Before moving to the UK, Cheung was raised in Hong Kong, and Chen grew up in California, so I was interested to know who their on-screen Chinese role models were. “Chow Yun-fat is someone I admire,” says Cheung, “I watched his films growing up and it was a huge encouragement for me to see a Chinese person as the lead in a Western film”. Chen struggles to cite anyone. “I can’t say I had a Chinese role model on TV,” she tells me, “there aren’t many – the only show in the US was Margaret Cho’s All American Girls – but that didn’t take off. It is changing with shows like Fresh Off The Boat though, that’s something we didn’t have 20 years ago”.

With representation of Chinese people on Western screens being so limited, and with Chinese Burn being the first of its kind, the pressure to show as much diversity as possible in their Chinese characters must be high. “We are not the stereotype, we do feel obligated to show people this”, Cheung explains. “In the West all the representation is still stuck in the past, it’s always the triads. We want to show what the modern Chinese girl is like. But the writing was still organic, we still wanted to make it relate to us and to make it funny. We are not just trying to slam stereotypes, we also want to show that we as women can do much more. We want all women to watch this and relate, no matter their race”. Chen adds, “we want to build a bridge, show the positive parts of our culture, and make fun of the negatives.”

One of those negatives was poignant to me when watching the episode, when Cheung’s character Jackie alludes to the emasculating stereotype that all Asian men are not well-endowed in the trouser department. “My character has a white fetish – you can argue that Asian men watching won’t like this”, Cheung explains. “But we are daring enough to make fun of our own race – sometimes if we make fun of it, people get it more. When Jackie jokes about Asian guys having small dicks, we are showing that this stereotype does exist in our culture too, and Jackie gets called out in the show for being racist. I also think it is a good to have flawed Asian women portrayed in the media. In Asian media women are shown to be so perfect, but through this medium we can show that it’s normal and ok to be flawed.”   

Using what they describe as “a blend of awkward British comedy and Hong Kong slapstick”, the pilot episode fearlessly jokes about Jackie and Elizabeth’s landlady thinking that they eat dogs, Elizabeth’s pressure from her parents, the quintessentially Chinese bluntness of FuFu, and Elizabeth’s dismay at her ex’s new girlfriend being white.

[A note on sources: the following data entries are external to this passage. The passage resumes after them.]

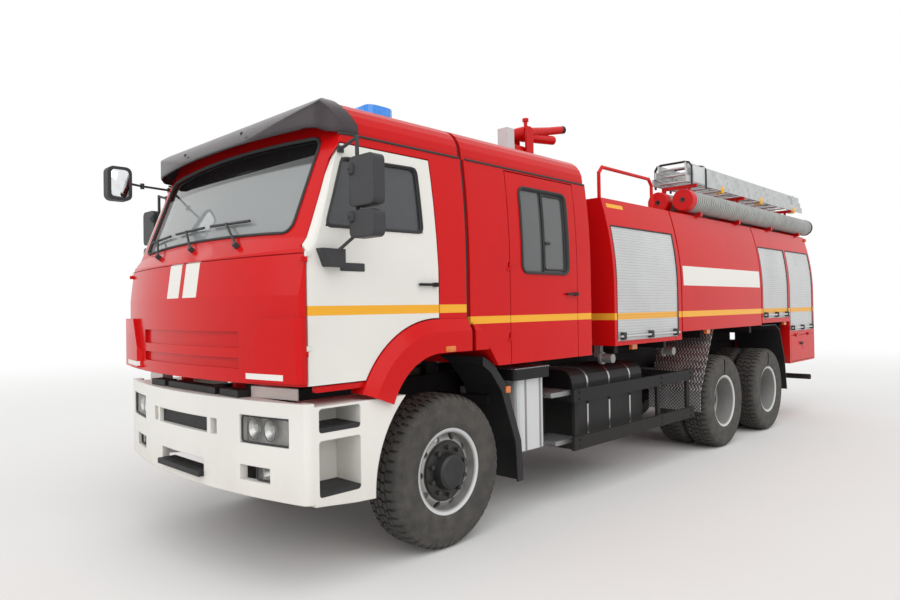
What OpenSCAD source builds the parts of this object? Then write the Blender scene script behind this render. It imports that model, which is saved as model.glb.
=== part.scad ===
// Fire truck: 6x4 cab-over pumper with a driver's cab, a crew cab and an equipment body.
// Millimetres, +Z up, +X forward. Lengths are measured from the front axle, and every node is
// then moved so that the origin is at the middle of the whole truck on the ground.

/* [Wheels] */
// Outer diameter of a tyre
tyre_d = 1076; // [1040:4:1100]
// Width of a tyre
tyre_w = 312; // [290:2:320]
// Diameter of a rim over its flanges
rim_d = 607; // [590:1:620]
// Distance between the front wheel centres
front_track = 2040; // [2000:10:2080]
// Distance between the middles of the twin wheels
rear_track = 1860; // [1840:5:1880]
// Distance between the two tyres of a twin
twin_pitch = 342; // [330:2:350]
// Front axle to first rear axle
wheelbase = 4600; // [4560:10:4640]
// First rear axle to second
tandem = 1440; // [1400:10:1460]

/* [Cabs] */
// Half width of both cabs at the doors
cab_half_w = 1235; // [1225:1:1245]
// Underside of the cabs
cab_floor_z = 1250; // [1244:1:1256]
// Top of the roofs at the centre line
roof_z = 3040; // [3000:5:3080]
// Gutter over the doors
gutter_z = 2755; // [2740:1:2765]
// Foremost point of the front panel
panel_x = 1392; // [1380:1:1396]
// Back of the driver's cab
cab_rear_x = -125; // [-130:1:-120]
// Front of the crew cab
crew_front_x = -165; // [-175:1:-160]
// Back of the crew cab
crew_rear_x = -1750; // [-1780:5:-1720]
// Thickness of a cab wall or door
cab_wall = 45; // [40:1:50]
// Gap around a door
door_gap = 8; // [6:1:10]

/* [Equipment body] */
// Half width of the equipment body
body_half_w = 1250; // [1240:1:1256]
// Front wall
body_front_x = -2120; // [-2150:5:-2100]
// Back wall
body_rear_x = -8060; // [-8100:5:-8030]
// Top edge of the sides
body_top_z = 2700; // [2660:5:2740]
// Height at which the sides begin to lean in
lean_z = 1850; // [1800:10:1900]
// Thickness of a body wall
body_wall = 40; // [34:1:46]

/* [Roof load] */
// Diameter of a suction hose case
case_d = 240; // [220:2:250]
// Length of a suction hose case
case_len = 4300; // [4200:10:4340]
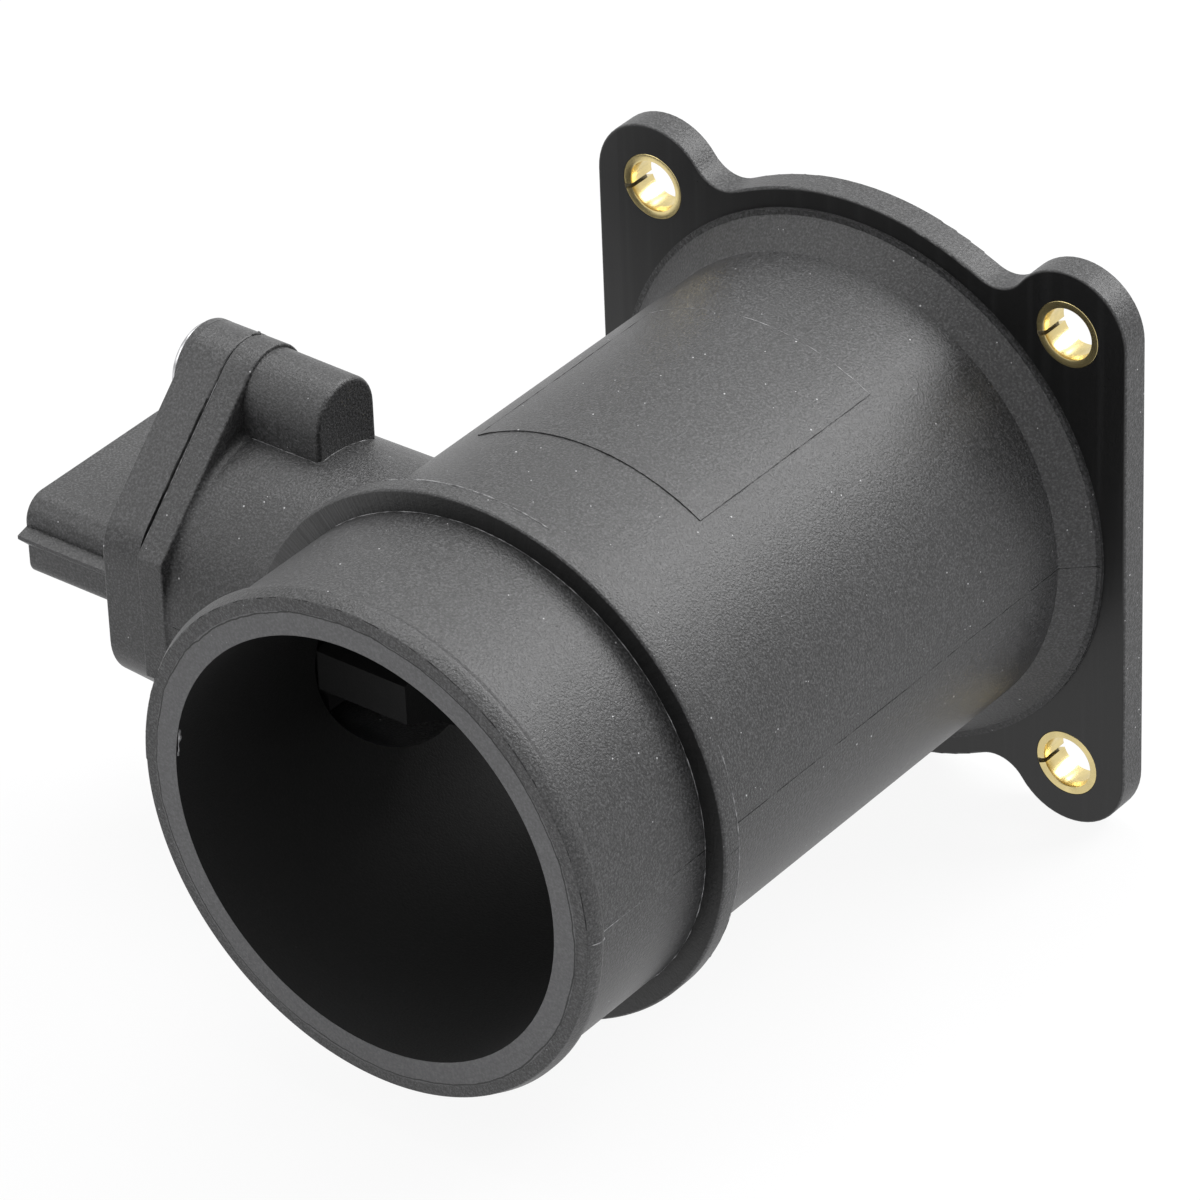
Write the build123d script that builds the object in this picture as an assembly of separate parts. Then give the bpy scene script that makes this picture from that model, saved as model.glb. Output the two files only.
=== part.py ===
from build123d import *
from math import acos, atan2, cos, hypot, sin, sqrt
import os

# Mass airflow sensor. Millimetres, +Z up. The duct axis is Y and the hose end points to -Y.
# The origin is the centre of the bolt pattern on the sealing face of the flange.

# Duct
bore_r = 30.0
tube_r = 34.55
spigot_r = 34.7
duct_length = 109.5

# Hose bead at the mouth
bead_height = 0.85
bead_crest = 1.8
bead_length = 3.8
mouth_face_width = 3.2
mouth_edge = 0.4
bead_r = spigot_r + bead_height

# Collar ring that stops the hose
collar_height = 3.2
collar_front_y = -84.3
collar_thickness = 1.6
collar_root_r = 0.5
collar_edge_r = 0.3
collar_r = tube_r + collar_height

# Square flange
bolt_pitch = 66.6
flange_thickness = 4.5
ear_r = 9.1
flange_disc_inset = 0.4
flange_fillet_r = 5.0
flange_edge_r = 0.35
cone_r = 38.3
cone_length = 3.34
step_height = 0.8
step_thickness = 0.5
step_r = cone_r + step_height
flange_disc_r = bolt_pitch / 2 + ear_r - flange_disc_inset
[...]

The authenticity of these portrayals, and endearing cringe comedy will leave you wanting more, so the good news is that Chen and Cheung are already underway with writing a full series of Chinese Burn. “We want to let the Western world know that we have so much more.” Cheung tells me. “We have thousands of years of history and loads more festivals than just Chinese New Year, we have so much more to talk about we could go on for twenty more seasons. Don’t mistake us for the quiet bunch, or the model minority, we are so misunderstood.”

With no stereotypical pirate DVD salespersons or triad members in sight, and plenty of laughs, Chinese Burn is the refreshing watch I didn’t know I desperately needed.

Chinese Burn is available as part of the Comedy Slices on BBC Three and BBC iPlayer from Monday 27th November.